In the decades since Latinos began to move to The Point, relations with City Hall have often been tenuous at best. But now the Latino Leadership Coalition meets monthly with Mayor Kimberley Driscoll. Last year, Salem Education Foundation began publishing the city’s first bilingual newspaper.
“The moment is finally coming when the city is recognizing that it is a community that is growing,” said Rosario Ubiera-Minaya, executive director of the Salem Education Foundation, who moved to The Point from the Dominican Republic when she was 16. “It’s a community that is vital to the city.”
Salem, despite its significant Latino population, is still a largely white city. About 76 percent of residents identified themselves as white and non-Latino in 2010. The Point was once home to earlier immigrants, especially French-Canadians.

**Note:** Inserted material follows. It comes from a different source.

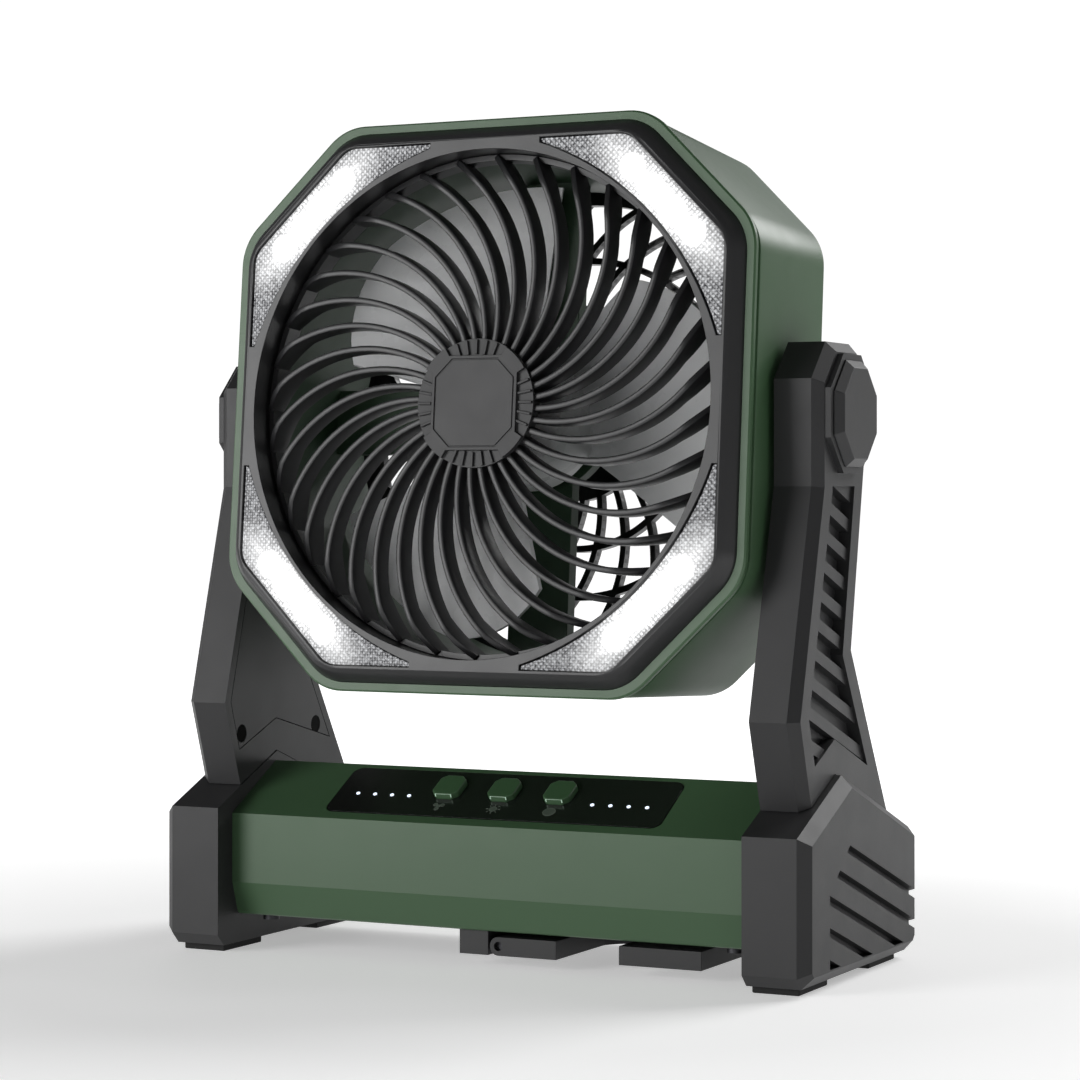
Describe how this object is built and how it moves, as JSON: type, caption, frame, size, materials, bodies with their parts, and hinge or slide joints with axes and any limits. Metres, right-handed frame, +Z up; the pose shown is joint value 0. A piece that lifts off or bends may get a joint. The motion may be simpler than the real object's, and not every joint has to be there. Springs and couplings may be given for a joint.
{
  "type": "portable camping fan",
  "caption": "Octagonal camping fan with corner lamps on a tilting head, held by two arms on a rechargeable base with a fold-out hook.",
  "frame": {"origin": "on the table, under the middle of the base", "axes": "+Z up, -Y towards the viewer out of the front grille, +X to the viewer's right"},
  "size_m": [0.252, 0.1124, 0.2987],
  "materials": {
    "green_plastic": "satin",
    "dark_green_plastic": "satin",
    "charcoal_plastic": "fine matte",
    "black_plastic": "matte",
    "blade_plastic": "satin",
    "rubber": "matte",
    "lens_plastic": "glossy translucent",
    "board": "satin",
    "steel": "brushed",
    "washer_plastic": "smooth",
    "cell_wrap": "satin"
  },
  "bodies": {
    "stand": {"arm_cover_left": "charcoal_plastic", "arm_cover_right": "charcoal_plastic", "arm_fixing_screws": "steel", "arm_left": "charcoal_plastic", "arm_right": "charcoal_plastic", "arm_screws_left": "steel", "arm_screws_right": "steel", "base_floor": "charcoal_plastic", "base_shell": "green_plastic", "battery_cells": "cell_wrap", "battery_holder": "charcoal_plastic", "bracket_screws": "steel", "cap_screws_left": "steel", "cap_screws_right": "steel", "charge_port": "steel", "control_board": "board", "control_panel": "black_plastic", "end_cap_left": "charcoal_plastic", "end_cap_right": "charcoal_plastic", "floor_screws": "steel", "foot_pads": "rubber", "hook_bracket": "charcoal_plastic", "hook_pin": "steel", "indicator_lights": "lens_plastic", "pivot_cap_left": "charcoal_plastic", "pivot_cap_right": "charcoal_plastic", "tact_switches": "black_plastic"},
    "head": {"head_shell": "green_plastic", "front_bezel": "black_plastic", "front_grille": "charcoal_plastic", "hub_cap": "charcoal_plastic", "led_chips": "lens_plastic", "fan_frame": "dark_green_plastic", "rear_guard": "charcoal_plastic", "motor_can": "black_plastic", "motor_bearings": "steel", "motor_screws": "steel", "bezel_screws": "steel", "guard_screws": "steel", "pivot_pin_left": "steel", "pivot_pin_right": "steel", "pivot_washer_left": "washer_plastic", "pivot_washer_right": "washer_plastic", "pivot_screw_left": "steel", "pivot_screw_right": "steel", "lamp_board_bottom_left": "board", "lamp_board_bottom_right": "board", "lamp_board_top_left": "board", "lamp_board_top_right": "board", "lens_bottom_left": "lens_plastic", "lens_bottom_right": "lens_plastic", "lens_top_left": "lens_plastic", "lens_top_right": "lens_plastic"},
    "rotor": {"fan_blades": "blade_plastic", "motor_shaft": "steel", "shaft_nut": "steel"},
    "button_fan": {"button_fan": "green_plastic"},
    "button_light": {"button_light": "green_plastic"},
    "button_timer": {"button_timer": "green_plastic"},
    "hook": {"hanging_hook": "charcoal_plastic"}
  },
  "joints": [
    {"name": "head_tilt", "type": "hinge", "parent": "stand", "child": "head", "pos_m": [0, 0, 0.1939], "axis": [1, 0, 0], "range_deg": [-85, 90]},
    {"name": "fan_spin", "type": "hinge", "parent": "head", "child": "rotor", "pos_m": [0, 0, 0.1939], "axis": [0, -0.9962, 0.0872], "continuous": true},
    {"name": "hook_fold", "type": "hinge", "parent": "stand", "child": "hook", "pos_m": [0.0033, 0, 0.0075], "axis": [0, 1, 0], "range_deg": [0, 90]},
    {"name": "button_fan_press", "type": "slide", "parent": "stand", "child": "button_fan", "axis": [0, 0.4848, -0.8746], "range_m": [0, 0.0009], "stiffness_N_per_m": 600, "springref_m": -0.0009},
    {"name": "button_light_press", "type": "slide", "parent": "stand", "child": "button_light", "axis": [0, 0.4848, -0.8746], "range_m": [0, 0.0009], "stiffness_N_per_m": 600, "springref_m": -0.0009},
    {"name": "button_timer_press", "type": "slide", "parent": "stand", "child": "button_timer", "axis": [0, 0.4848, -0.8746], "range_m": [0, 0.0009], "stiffness_N_per_m": 600, "springref_m": -0.0009}
  ]
}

The Point covers 144 acres and includes 4,100 people, according to the Metropolitan Area Planning Council. Immigrants have settled here partly because the rents are lower than in other parts of the city.
Lucy Corchado’s family came to The Point from Puerto Rico in the 1960s, one of the first Latino families to settle there.
“It’s always mostly like they start out in The Point neighborhood because they see the bodegas,” Corchado said. “Then slowly but surely, depending on their economic situation, they own their own homes.”
Corchado served two terms on Salem’s City Council, a rare Latino voice in city government. Now, she said, she hopes the Latino affairs coordinator will help herald the concerns of the residents of The Point.
“The hope is this person will be able to bridge the gap that exists between Latinos and City Hall,” she said. “There’s not that much diversity in City Hall.”
Ubiera-Minaya, who graduated from Salem public schools and Salem State University, said previous city administrations in Salem did not understand the needs of the Latino community. At the same time, she said, Latinos distanced themselves from city government.
“Historically, we’ve been discriminated against, and just not welcomed, looked at as a problem,” she said. “Baby steps, but it’s finally coming together. It’s been a long, long time.”